Souvenirs footballistiques

Aujourd’hui, Luciano tente de reconstruire sa vie et de recoller les morceaux avec l’aide de ses proches, avec Tina, plus particulièrement, cette “mystérieuse femme” qui avait débarqué dans sa chambre le jour de l’accident: son épouse depuis plus de 40 ans. Supporter de longue date de l’AS Rome, il ignorait que les Giallorossi avaient remporté deux titres de champion d’Italie depuis lors (en 83 et 2001), il ne connaissait pas Francesco Totti, ni même Messi, Maradona, Ronaldo ou Del Piero. L’Italie avait remporté deux Coupes du monde entre-temps. Il se souvenait du noyau entier de l’édition 1982, en Espagne, de Paolo Rossi à Marco Tardelli, en passant par Dino Zoff et Bruno Conti… sauf de Bergomi, évidemment (ndlr: le plus jeune joueur de l’équipe à l’époque). Récemment, Luciano a d’ailleurs été invité à (re)découvrir le club de son coeur, en compagnie de Ruggiero Rizzitelli (1988-1994, voir vidéo ci-dessous), ancien coéquipier de Rudi Völler et Giuseppe Giannini à l’Olimpico.

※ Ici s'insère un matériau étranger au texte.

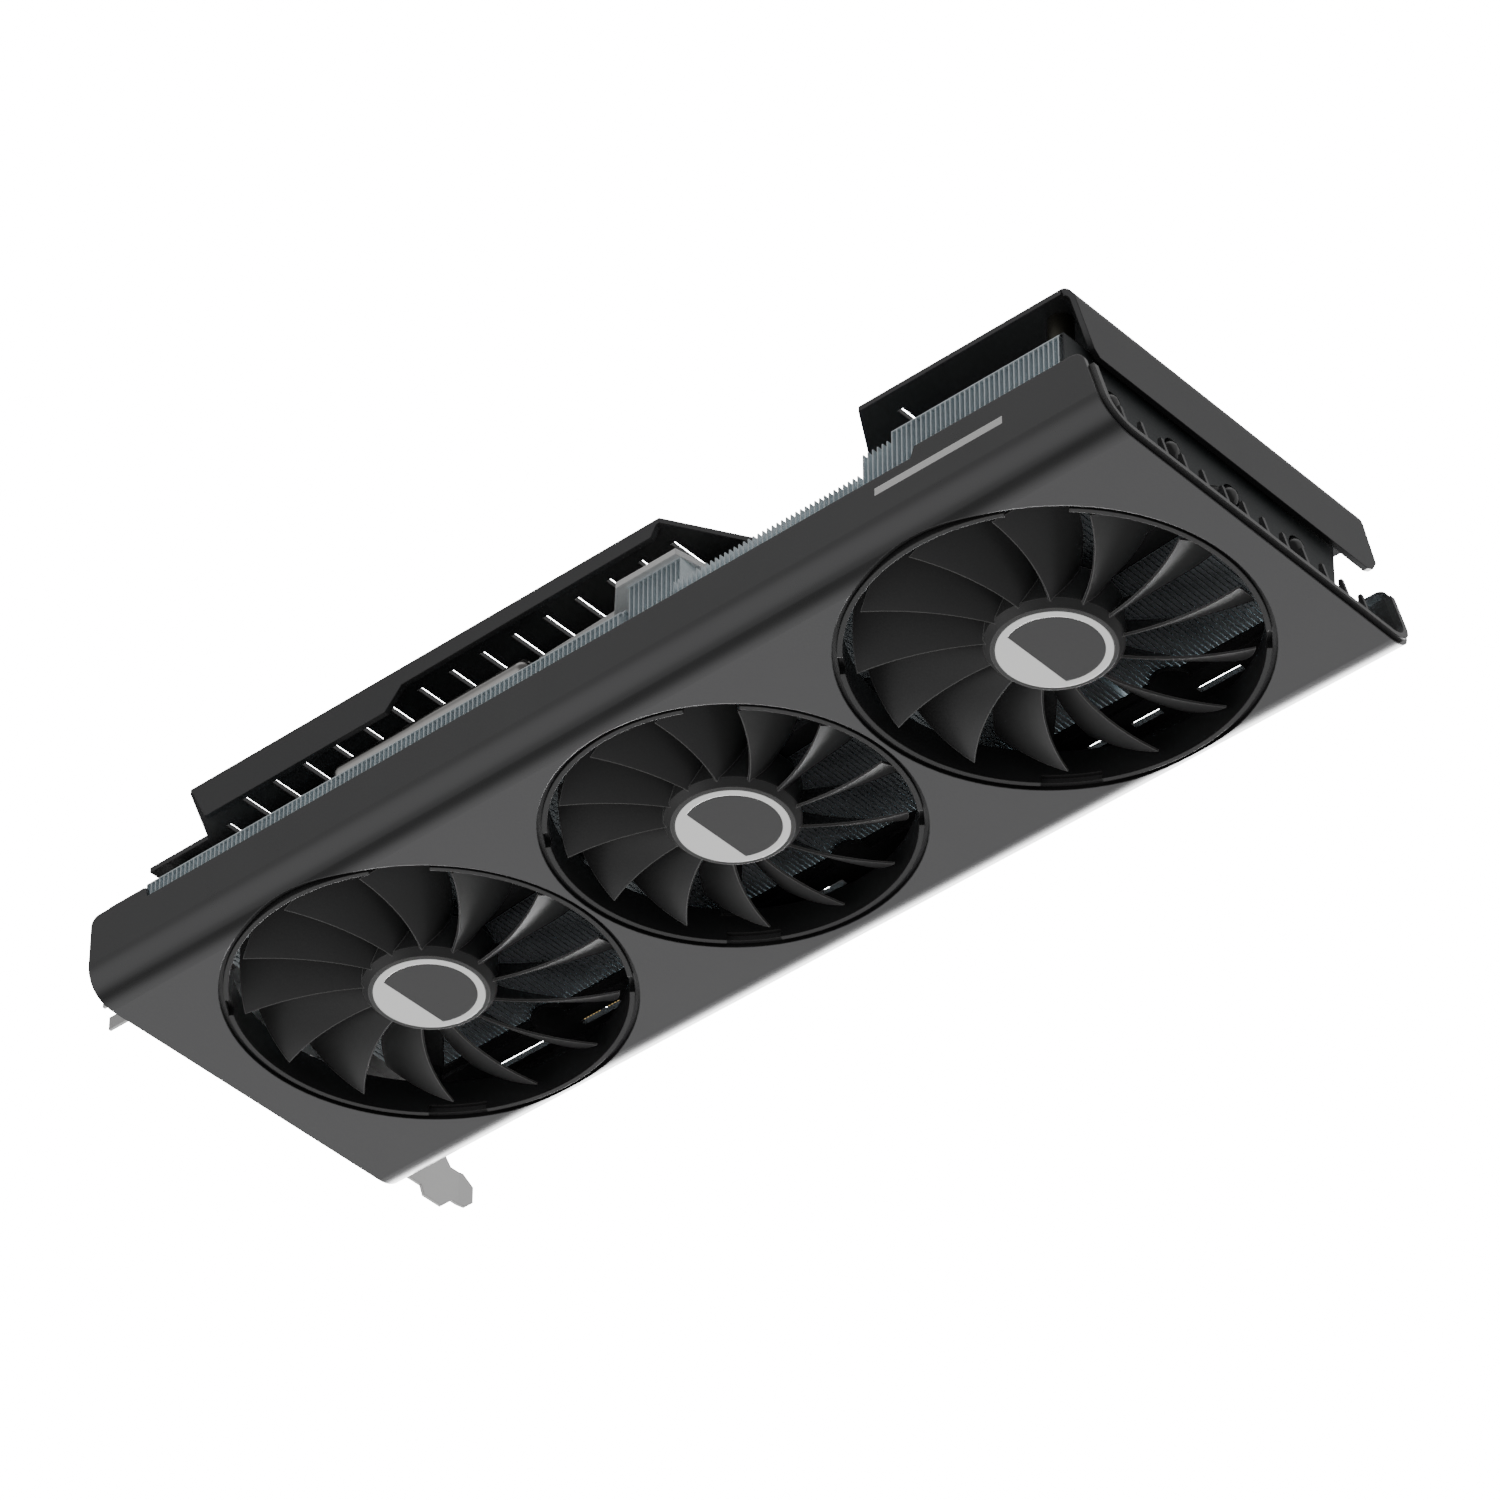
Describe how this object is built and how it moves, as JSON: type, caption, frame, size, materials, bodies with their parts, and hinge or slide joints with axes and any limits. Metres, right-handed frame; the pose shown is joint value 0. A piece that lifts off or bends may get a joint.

Aujourd’hui, des bribes remontent à la surface, sous forme de flashes, comme la naissance de ses deux fils, Simone et Marco. “Ma mémoire est comme un jukebox des années 70: je mets 100 lires (ancienne devise italienne), les disque tournent et un seul se pose sur la platine”, confie-t-il.

Un monde nouveau

À sa sortie de l’hôpital, Luciano a découvert le GPS sur le tableau de bord de la voiture de son fils et tant de nouvelles technologies… dont le téléviseur à écran plat installé dans son salon. Il ne sait rien de l’assassinat des juges Falcone et Borsellino, de Silvio Berlusconi, des deux derniers papes, de Gorbatchev, de John Lennon, ni même de la chute du Mur de Berlin ou du 11-Septembre. “Je ne suis pas heureux… Comment pourrais-je l’être? J’ai découvert que ma mère était morte et je ne me souviens même pas de son enterrement”. L’homme, désormais âgé de 68 ans, n’a d’ailleurs pas reconnu l’un de ses propres frères: “Je n’ai vécu qu’un tiers de ma vie, 39 années sont toujours plongées dans le noir. J’ai appris une chose: la vie vécue ne subsiste que par la mémoire. Le reste s’envole”.